Source: Mets owners' office park to be reclaimed

The Woodlands Office Park is owned by a fund controlled by Mets owners Fred Wilpon and Saul Katz. (May 23, 2011) Credit: Joseph D. Sullivan
A Hauppauge office park owned by a fund controlled by Mets owners Fred Wilpon and Saul Katz will be turned over to its creditors after more than a year of missed mortgage payments, a person familiar with the matter said Monday.
An investment fund established by Sterling American Property Inc. purchased the Woodlands Office Park for $20.2 million in 2006 before the real estate bubble burst. The property -- with three buildings totaling 127,676 square feet of office space -- was appraised last year at $9.6 million while the owners still owed $12.5 million, according to a report by Trepp, a service that provides information on commercial-mortgage-backed securities. A spokesman for Sterling declined to comment.
"I have nothing to say about this," said Philip Wachtler, Wilpon's son-in-law, who is co-founder and principal of the Farmingdale-based Wachtler Knopf Equities Llc, which manages the building.
Wachtler referred questions to Sterling general counsel Gregory Nero. In a written statement, Nero said that Sterling American Property IV Lp, the real estate fund that owns the buildings, continues to be a successful real estate fund and that it had informed investors that the "small equity investment of this one asset -- the Woodlands Office Park -- had been reduced to zero and would not have any material impact on the fund's returns or performance."
The real estate trouble comes as Wilpon and Katz face a $1-billion suit stemming from their investments in swindler Bernard Madoff's Ponzi scheme. Trustee Irving Picard alleges that they had reason to suspect that Madoff was committing fraud. Wilpon and Katz have denied any wrongdoing.
In September 2009, the occupancy at Woodlands Office Park fell to 48 percent from 69 percent, according to Trepp's figures. Trepp reported that mortgage payments stopped in 2010 while Wilpon and Katz tried to negotiate a mortgage modification with the creditors, a trust established by JPMorgan that sold shares in this and other properties.
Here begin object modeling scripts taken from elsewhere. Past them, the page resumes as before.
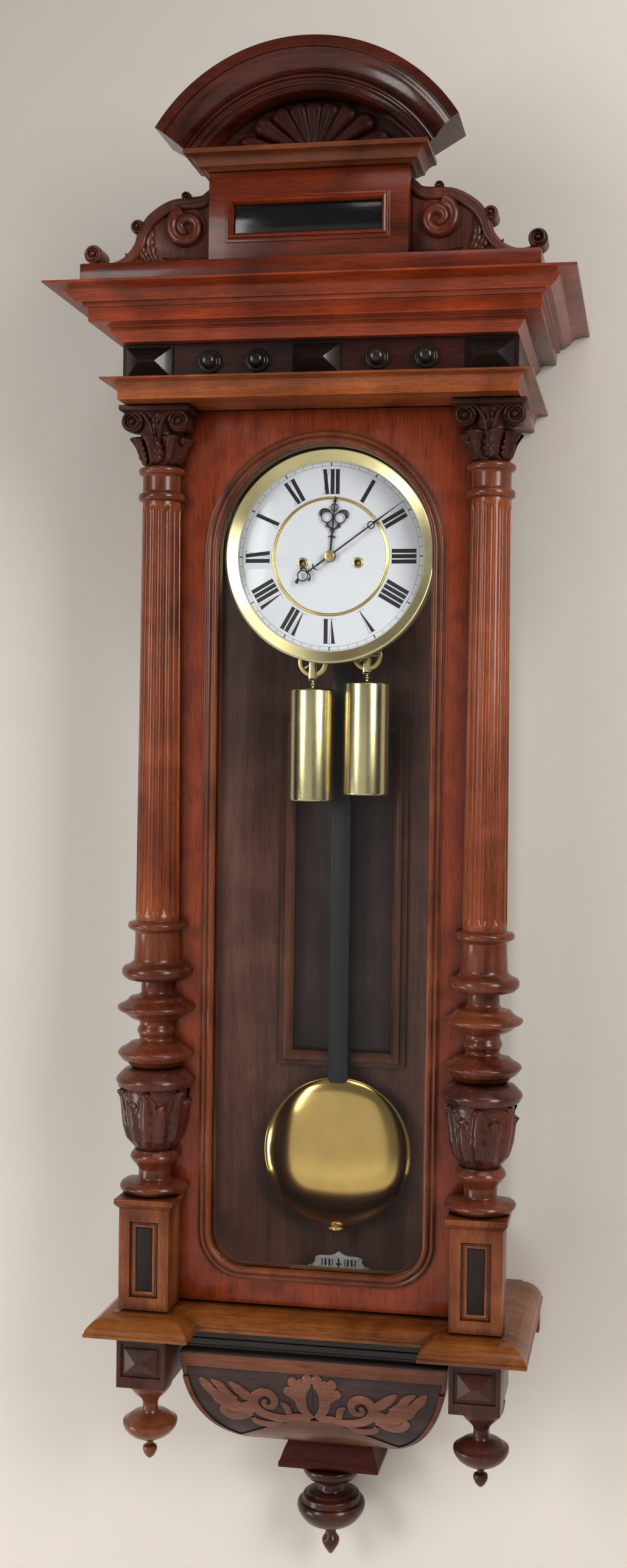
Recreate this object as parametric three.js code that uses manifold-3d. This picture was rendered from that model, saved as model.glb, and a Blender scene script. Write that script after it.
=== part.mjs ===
import * as THREE from "three";
import { mergeVertices } from "three/addons/utils/BufferGeometryUtils.js";
import Module from "manifold-3d";

// Sizes in millimetres. X runs right, Y into the wall and Z up.
// Height zero is the dial's centre, and depths are measured forward from the wall.

// Fits and fineness
const fitGap = 0.3;
const runGap = 0.6;
const overlap = 0.5;
const weld = 0.0005;
const columnSides = 16;
const smallSides = 12;
const pegSides = 8;
const cordSides = 6;
const ringSides = 32;
const arcSteps = 20;
const cornerSteps = 5;
const curveSteps = 4;

// Case
const caseHalf = 146;
const caseDepth = 106.5;
const caseRise = 133.4;
const caseHeight = 842.6;
const backBoardTail = 9.8;
const boardThickness = 12;
const sideBackStile = 30;
const sideFrontStile = 22.5;
const sideRail = 62;
const sidePaneThickness = 2;
const sideRebate = 4;
const sideRebateDepth = 5;

// Panel frame inside the case
const panelHalf = 64.3;
const panelTopDrop = 150;
const panelHeight = 350;
const panelFrameWidth = 14;
const panelRelief = 8;
const panelShares = [[0, 0.45], [0.18, 0.8], [0.4, 1], [0.62, 0.95], [0.7, 0.6], [1, 0.4]];

// Keyhole for the wall hook
const hangerSkin = 2.5;
const hangerInset = 41.4;
const hangerHole = 5;
const hangerSlot = 2.6;
const hangerSlotLength = 9;
const hangerPocket = 22;
const hangerPocketDepth = 9;

// Cornices and frieze
const corniceSide = 35;
const corniceStand = 76.5;
const friezeSide = 1;
const friezeSetback = 11;
const friezeHeight = 33.5;
const friezeThickness = 14;
const lowerCorniceHeight = 17.8;
const lowerCorniceReach = 15;
const lowerCorniceShares = [
  [0.13, 0], [0.13, 0.36], [0.2, 0.6], [0.29, 0.8], [0.57, 0.88], [0.95, 0.9], [1, 0.92], [1, 1],
];
const mainCorniceHeight = 42.4;
const mainCorniceReach = 54.5;
const mainCorniceBoard = 12;
const mainCorniceShares = [
  [0.01, 0], [0.08, 0.13], [0.13, 0.27], [0.17, 0.31], [0.41, 0.34], [0.42, 0.59], [0.475, 0.61],
  [0.495, 0.69], [0.575, 0.7], [0.64, 0.76], [0.675, 0.82], [0.75, 0.9], [0.88, 0.945], [0.99, 0.955], [1, 0.965],
  [1, 1],
];

// Bosses and buttons on the frieze
const bossWidth = 44;
const bossHeight = 28;
const bossStand = 11;
const bossRim = 2;
const bossRidge = 16;
const bossInset = 25.5;
const buttonPlaces = [-99.6, -55.1, 55.1, 99.6];
const buttonRadius = 10.7;
const buttonStand = 12;
const buttonShares = [[1, 0], [1, 0.2], [0.82, 0.3], [0.68, 0.34], [0.72, 0.6], [0.6, 0.82], [0.34, 0.96], [0, 1]];

// Crest
const crestBack = 178;
const railSide = 23.5;
const railFront = 226;
const railHeight = 16.7;
const tabletHalf = 89;
const tabletBack = 181;
const tabletFront = 218.5;
const tabletHeight = 77;
const tabletFrameHalf = 73;
const tabletFrameFoot = 15;
const tabletFrameHeight = 40;
const tabletFrameWidth = 7.5;
const tabletFrameStand = 5;
const tabletFrameShares = [[0, 0.3], [0.3, 1], [0.55, 0.85], [0.7, 0.4], [1, 0.25]];
const crestCorniceHeight = 15;
const crestCorniceReach = 18.5;
const crestCorniceShares = [
  [0.03, 0], [0.16, 0.06], [0.45, 0.16], [0.46, 0.27], [0.6, 0.43], [0.8, 0.66], [0.98, 0.72], [1, 0.74], [1, 1],
];

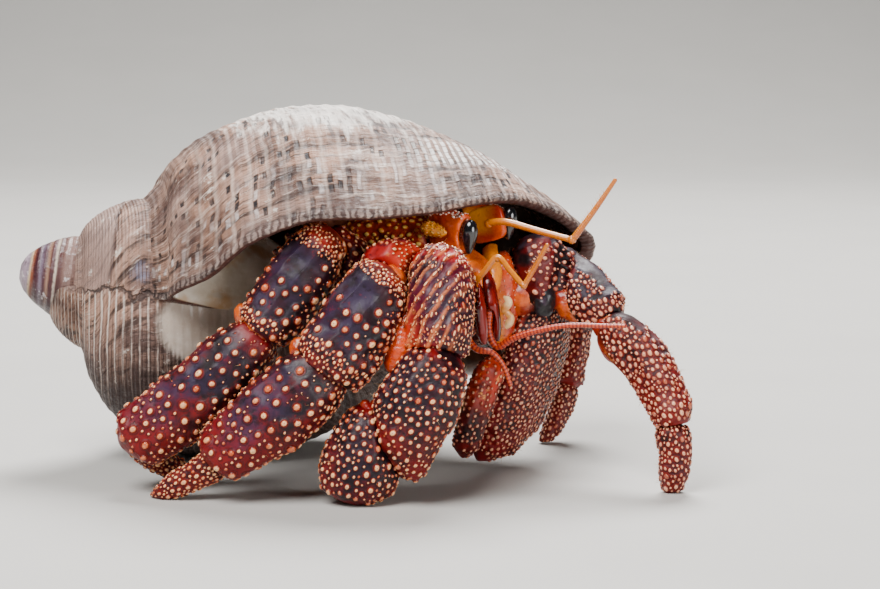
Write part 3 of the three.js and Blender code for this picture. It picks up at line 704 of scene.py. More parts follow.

Phil D'Avanzo, the buildings' leasing agent at Cushman & Wakefield, said the problems leasing the buildings were a "market issue" and that the resolution was "an ongoing process," but he did not elaborate, and declined to comment further.
News of the transfer was first reported Monday in The Wall Street Journal.
Monday afternoon one of the three concrete and glass buildings on Veterans Memorial Highway was dark, the doors locked with menus stuffed into them. The parking lot in front of the building was empty. The two others were more active.
People coming and going from one of the buildings said they hadn't heard about the complex changing hands and seemed surprised by the news.
Melissa Checo, 39, an office manager for one of the tenants, Eating Disorder Associates, said she had not heard anything official nor received any notifications from the landlord in the mail. "As far as we know, we haven't heard anything," Checo said.
Memorial Sloan Kettering Cancer Center, which has offices in the complex, would still have the same lease terms if the property were foreclosed, said the medical center's spokeswoman, Christine Hickey.
"We have not been notified of any changes to the lease," she said.
Net cash flow at the building during the first months of 2009 was $373,388 while annual debt service was about $1 million, according to Trepp.